There are several dozen graves from the second world war (and some from the first) in churchyards near my village on Salisbury Plain, but all of them British or Commonwealth ones. Nor have I seen any enemy graves elsewhere, although some 4,500 Germans died on British soil during the last world war, and a far smaller number in the Great War. Until 1962 they lay in many hundreds of cemeteries throughout Britain, Northern Ireland, the Isle of Man and the Channel Islands. But in 1959 the German equivalent of the Imperial (later Commonwealth) War Graves Commission (IWGC), the Volksbund Deutsche Kriegsgräberfürsorge (VDK), was given leave to rebury the dead of both wars collectively at Cannock Chase in Staffordshire, at what was to be the German Military Cemetery.
Between April 1962 and May 1963 the VDK located and exhumed nearly 5,000 bodies from across the British Isles, including those of many victims of the first world war. Not all the dead, however. Some, mainly prisoners of war or internees who had died in captivity, had been interred in Imperial War Grave Commission cemeteries, and there they remained. But the greater number had been buried closest to where they fell, sometimes in a large municipal cemetery, sometimes in a rural churchyard.

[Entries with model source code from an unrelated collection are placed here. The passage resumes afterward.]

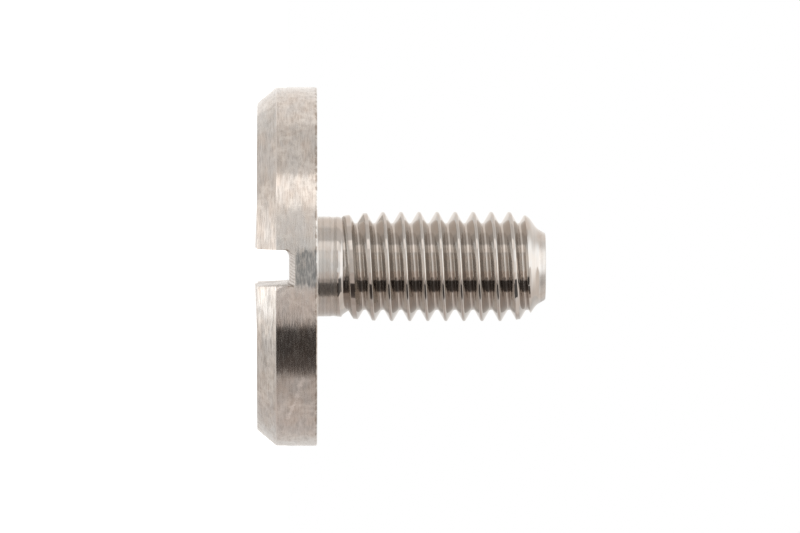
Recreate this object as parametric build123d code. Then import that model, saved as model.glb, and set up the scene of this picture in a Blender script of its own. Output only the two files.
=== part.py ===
from build123d import *

import math
import os

# A slotted screw with a large, thin head, turned from one piece of stainless bar. Millimetres.
# The origin is the centre of the head's bearing face. +Z runs along the shank to its tip, so the head
# is below the origin and the screw stands on it. The driver slot runs along Y.

# head
HEAD_DIA = 15.9
HEAD_THICKNESS = 2.65
FACE_BEVEL_WIDTH = 0.705  # across the outer face
FACE_BEVEL_DEPTH = 0.85  # along the rim
SEAT_EDGE_BREAK = 0.05
CROWN_DIA = 5.3  # the shallow cone that facing leaves round the head's centre
CROWN_HEIGHT = 0.13

# driver slot
SLOT_FLOOR_WIDTH = 1.52
SLOT_DRAFT_DEG = 2.0
SLOT_DEPTH = 1.42  # at the head's centre, from its outer face
SLOT_OFFSET = -0.03  # the saw ran a hair to one side of the axis
SLOT_WORN_CORNER = 0.42  # in the floor's -X corner, from the worn side of the saw
SLOT_CRISP_CORNER = 0.12  # in the +X corner
SLOT_ARM_RADIUS = 120.0  # the arm that carries the blank past the saw, so the floor is an arc

# shank
SHANK_LENGTH = 10.12  # from the bearing face to the tip
NECK_DIA = 4.43
NECK_LENGTH = 1.02
NECK_FILLET = 0.15
TIP_FACE_DIA = 2.94
TIP_CONE_DEG = 30.0  # half angle
TIP_EDGE_BREAK = 0.05

# thread: M5 x 0.8, right hand, 60 degree form with a rounded root
THREAD_DIA = 4.87  # over the crests, near the low limit of tolerance 6g
THREAD_PITCH = 0.8
FLANK_DEG = 30.0
GROOVE_HEIGHT_AT_X = 0.519  # where the groove's helix, carried on into the neck, crosses the +X side
RUNOUT_DEG = 34.2  # half angle of the cone on which the groove climbs out at the neck
FADE_RADIUS = 15.1  # the crests sink towards the neck along this arc
FADE_LENGTH = 3.46  # from the bearing face to the first full crest
LEAD_LENGTH = 0.6  # the last full crest starts to sink here before the nose
LEAD_DROP = 0.09
NOSE_RADIUS = 0.68  # then the crests round off towards the tip along this arc
NOSE_LENGTH = 1.19  # from the start of the nose to the tip
NOSE_DEG = 56.0  # the nose's arc ends at this slope
NOSE_RUN = 0.42  # and goes on straight for this height, down into the tip's cone
ROOT_STRIPS = 4  # helical strips that make up the rounded root

# what follows from them
head_radius = HEAD_DIA / 2
neck_radius = NECK_DIA / 2
tip_face_radius = TIP_FACE_DIA / 2
crest_radius = THREAD_DIA / 2
crest_flat = THREAD_PITCH / 8
root_arc = THREAD_PITCH / 8  # radius of the rounded root
neck_core = NECK_LENGTH / 2  # the threaded length starts here, inside the neck


def turned(outline):
    """The solid that a half outline, drawn as radius and height, makes when it is turned about Z."""
    return revolve(Plane.XZ * outline, Axis.Z)


def stepped(arc, steps):
    """Points along a small arc, so that it turns to a few narrow cones in place of a finely faceted torus."""
    return [arc @ (i / steps) for i in range(steps + 1)]


def head_blank():
    """The head and neck, down to the cone on which the thread's groove climbs out."""
    cone_length = neck_radius / math.tan(math.radians(RUNOUT_DEG))
    corner = CenterArc((neck_radius + NECK_FILLET, NECK_FILLET), NECK_FILLET, 180, 90)
    outline = Polyline(
        *stepped(corner, 2),
        (head_radius - SEAT_EDGE_BREAK, 0),
        (head_radius, -SEAT_EDGE_BREAK),
        (head_radius, FACE_BEVEL_DEPTH - HEAD_THICKNESS),
        (head_radius - FACE_BEVEL_WIDTH, -HEAD_THICKNESS),
        (CROWN_DIA / 2, -HEAD_THICKNESS),
        (0, -HEAD_THICKNESS - CROWN_HEIGHT),
        (0, NECK_LENGTH + cone_length),
        (neck_radius, NECK_LENGTH),
        close=True,
    )
    return turned(make_face(outline))


def shank_blank():
    """The bar for the thread: faded in from the neck, with a rounded nose and a coned tip."""
    fade_deg = math.degrees(math.asin((FADE_LENGTH - neck_core) / FADE_RADIUS))
    fade = CenterArc((crest_radius - FADE_RADIUS, FADE_LENGTH), FADE_RADIUS, -fade_deg, fade_deg)
    nose_start = SHANK_LENGTH - NOSE_LENGTH
    nose = CenterArc((crest_radius - LEAD_DROP - NOSE_RADIUS, nose_start), NOSE_RADIUS, 0, NOSE_DEG)
    nose_end = nose @ 1
    foot_radius = nose_end.X - NOSE_RUN * math.tan(math.radians(NOSE_DEG))
    foot_height = nose_end.Y + NOSE_RUN
    bar = Polyline(
        (0, neck_core),
        *stepped(fade, 3),
        (crest_radius, nose_start - LEAD_LENGTH),
        *stepped(nose, 4),
        (foot_radius, foot_height),
        (0, foot_height),
        close=True,
    )
    cone_start = SHANK_LENGTH - NOSE_LENGTH / 2
    cone_radius = tip_face_radius + NOSE_LENGTH / 2 * math.tan(math.radians(TIP_CONE_DEG))
    cone = Polyline(
        (0, cone_start),
        (cone_radius, cone_start),
        (tip_face_radius, SHANK_LENGTH),
        (0, SHANK_LENGTH),
        close=True,
    )
    tip = make_face(cone)
    tip_corner = tip.vertices().sort_by_distance((tip_face_radius, SHANK_LENGTH))[0]
    return turned(make_face(bar) + chamfer(tip_corner, TIP_EDGE_BREAK))


def groove_section():
    """Corners of the threading tool, as radius and height: its rounded nose, then its mouth in the air."""
    flank = math.radians(FLANK_DEG)
    vee_radius = crest_radius - (THREAD_PITCH - crest_flat) / 2 / math.tan(flank)  # where the flanks meet
    nose_centre = vee_radius + root_arc / math.sin(flank)
    mouth_radius = crest_radius + crest_flat / 4 / math.tan(flank)
    mouth_half = (mouth_radius - vee_radius) * math.tan(flank)
    half_arc = math.pi / 2 - flank
    arc = [half_arc * (2 * i / ROOT_STRIPS - 1) for i in range(ROOT_STRIPS + 1)]
    nose = [(nose_centre - root_arc * math.cos(angle), root_arc * math.sin(angle)) for angle in arc]
    return nose + [(mouth_radius, mouth_half), (mouth_radius, -mouth_half)]


def groove_turn():
    """What the threading tool takes out in one turn: helical walls, closed by the tool's section at each end."""
    corners = groove_section()
    helices = [Helix(THREAD_PITCH, THREAD_PITCH, radius, center=(0, 0, height)) for radius, height in corners]
    walls = [Face.make_surface_from_curves(a, b) for a, b in zip(helices, helices[1:] + helices[:1])]
    ends = [
        Face(Wire.make_polygon([(radius, 0, height + rise) for radius, height in corners]))
        for rise in (0, THREAD_PITCH)
    ]
    return Solid(Shell(walls + ends))


def threaded_shank():
    """The shank with its thread cut turn by turn, each turn of the groove starting where the last ends."""
    shank = shank_blank()
    one_turn = groove_turn()
    for turn in range(math.ceil((SHANK_LENGTH - GROOVE_HEIGHT_AT_X) / THREAD_PITCH)):
        shank -= Pos(0, 0, GROOVE_HEIGHT_AT_X + turn * THREAD_PITCH) * one_turn
    return shank


def slot_cut():
    """What the slotting saw takes out: a tapered section swung along Y on the arm's arc."""
    floor = SLOT_DEPTH - HEAD_THICKNESS
    mouth = -HEAD_THICKNESS - 2 * CROWN_HEIGHT
    floor_half = SLOT_FLOOR_WIDTH / 2
    mouth_half = floor_half + (floor - mouth) * math.tan(math.radians(SLOT_DRAFT_DEG))
    section = make_face(
        Polyline((-floor_half, floor), (floor_half, floor), (mouth_half, mouth), (-mouth_half, mouth), close=True)
    )
    section = fillet(section.vertices().sort_by_distance((-floor_half, floor))[0], SLOT_WORN_CORNER)
    section = fillet(section.vertices().sort_by_distance((floor_half, floor))[0], SLOT_CRISP_CORNER)
    arm = Axis((0, 0, floor + SLOT_ARM_RADIUS), (1, 0, 0))
    swing = 2.2 * math.degrees(math.asin(head_radius / SLOT_ARM_RADIUS))
    cut = revolve((Plane.XZ * section).rotate(arm, -swing / 2), arm, swing)
    return Pos(SLOT_OFFSET, 0, 0) * cut


screw = head_blank() + threaded_shank() - slot_cut()
screw.label = "screw"

os.makedirs("parts", exist_ok=True)
export_step(screw, "parts/screw.step")
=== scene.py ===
"""A slotted large head screw, turned from stainless steel bar, in a plain white studio.

The screw stands on its head: the origin is the centre of the head's bearing face, +Z runs along
the shank to its tip, and the driver slot runs along Y. Lengths are metres.
"""

import logging
import math
from dataclasses import dataclass, replace
from enum import Enum
from typing import ClassVar

import bmesh
import bpy
from bmesh.types import BMesh, BMVert
from bpy.types import Material, Mesh, Node, NodeSocket, NodeTree, Object, ShaderNodeTree
from mathutils import Matrix, Vector


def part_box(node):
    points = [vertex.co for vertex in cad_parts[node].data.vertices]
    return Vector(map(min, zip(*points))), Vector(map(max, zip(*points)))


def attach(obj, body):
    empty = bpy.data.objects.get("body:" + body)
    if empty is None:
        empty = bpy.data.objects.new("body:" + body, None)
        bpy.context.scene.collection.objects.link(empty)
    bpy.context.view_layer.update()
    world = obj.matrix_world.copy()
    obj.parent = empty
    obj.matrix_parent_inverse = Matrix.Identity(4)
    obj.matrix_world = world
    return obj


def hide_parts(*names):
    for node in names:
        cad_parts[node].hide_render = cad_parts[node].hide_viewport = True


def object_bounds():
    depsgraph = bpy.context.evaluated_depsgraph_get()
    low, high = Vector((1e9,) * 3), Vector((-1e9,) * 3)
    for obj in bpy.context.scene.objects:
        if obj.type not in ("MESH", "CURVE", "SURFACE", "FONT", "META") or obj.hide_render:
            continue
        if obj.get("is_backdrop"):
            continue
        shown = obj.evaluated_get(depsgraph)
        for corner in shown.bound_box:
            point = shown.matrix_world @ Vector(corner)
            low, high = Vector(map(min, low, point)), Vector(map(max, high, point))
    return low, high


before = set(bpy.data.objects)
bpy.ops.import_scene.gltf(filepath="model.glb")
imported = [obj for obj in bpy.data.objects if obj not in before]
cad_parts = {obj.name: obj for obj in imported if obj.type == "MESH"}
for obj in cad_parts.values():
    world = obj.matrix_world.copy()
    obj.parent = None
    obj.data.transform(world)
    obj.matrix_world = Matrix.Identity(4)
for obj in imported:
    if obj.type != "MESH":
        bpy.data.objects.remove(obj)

MM = 0.001
MICROMETRE = 0.001 * MM
FULL_TURN = 2 * math.pi
BODY = "root"
CAD_NODE = "screw"

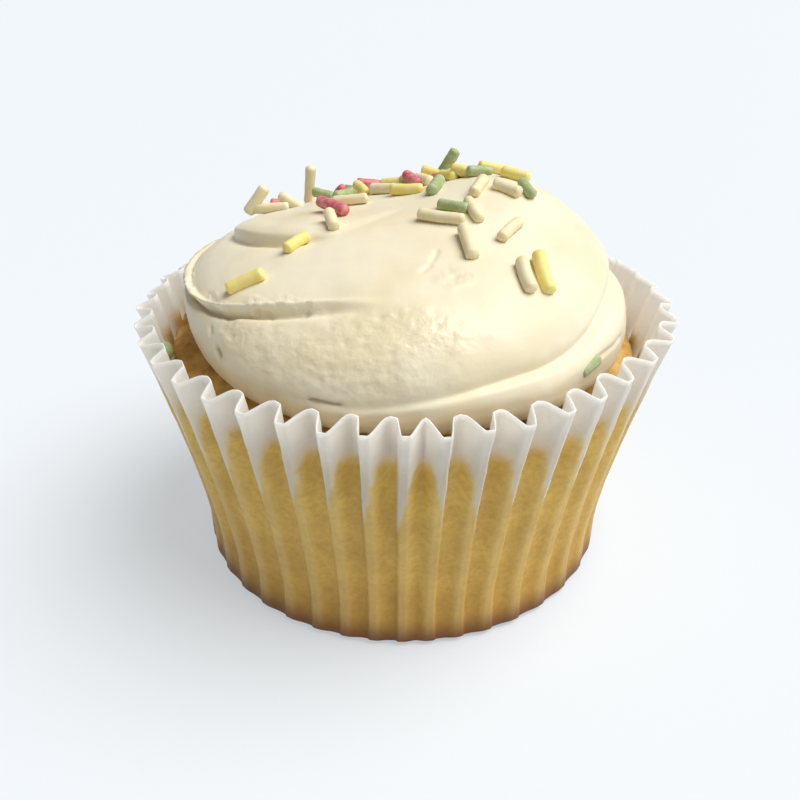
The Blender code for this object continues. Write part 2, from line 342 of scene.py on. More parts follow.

These latter burials, says Tim Grady, a professor of modern history at the University of Chester with a long established interest in what might be called ‘war thanatology’, created a special and rather surprising bond between the buriers and the buried. The enemy became ‘our’ dead – or, rather, the villagers whose forebears now shared the ground with members of the Luftwaffe (usually) felt it to be somehow their duty to cherish the remains of sons of distant fathers and mothers.